Melisseus

By Melisseus

Entangled

The Guardian newspaper has entered a period - shall we call it Lent - of breast-beating mea culpa about its associations with slavery. This is prompted by the realisation - during research as a background to the celebration of its bicentenary a couple of years ago, I think - that its wealthy founders had made most of their money in the Manchester cotton industry. Ninety percent of cotton imported into UK at the time was produced by slave labour in the Americas. QED

One of their responses has been to commission long articles looking at the historical impact of slavery and cotton on UK at the time, in the development of British society since then, and its continuing impact now, in the age of statue-toppling and woke-hunting.

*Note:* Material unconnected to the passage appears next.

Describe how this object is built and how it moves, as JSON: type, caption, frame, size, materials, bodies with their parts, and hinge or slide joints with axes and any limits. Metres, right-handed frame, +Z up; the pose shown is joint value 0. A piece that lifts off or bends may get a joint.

I already love the writing of Gary Younge and David Olusoga, so they were very easy reading, thoughtful and thought-provoking. I recommend it

Two interesting morsels that I did not know caught my eye. First, when the American civil war broke out, the north imposed a naval blockade on the export of Confederate cotton. The cotton-based prosperity of Manchester was threatened. The response of the business owners was to fund warships to join the southern cause and try to break the blockade. The response of the factory workers was to hold mass-meetings and express their solidarity with the enslaved workers and support for the north, notwithstanding the impact on their livelihood

Second, when British demand for cotton made it so much more profitable than sugar, tobacco and other plantation crops, the demand for slaves rose in the deep-south cotton estates and fell in the more northerly states where these other crops were grown. Many slaves who has established lives - albeit oppressed ones - in the central states were, once more uprooted en masse, and forced to move south, overland by forced march, by sea passage, or in steamers down the Mississippi. This second enforced transport, like much of our complicity in the slave economy, is largely forgotten in Britain, and we don't even think to question why we talk about people being "sold down the river"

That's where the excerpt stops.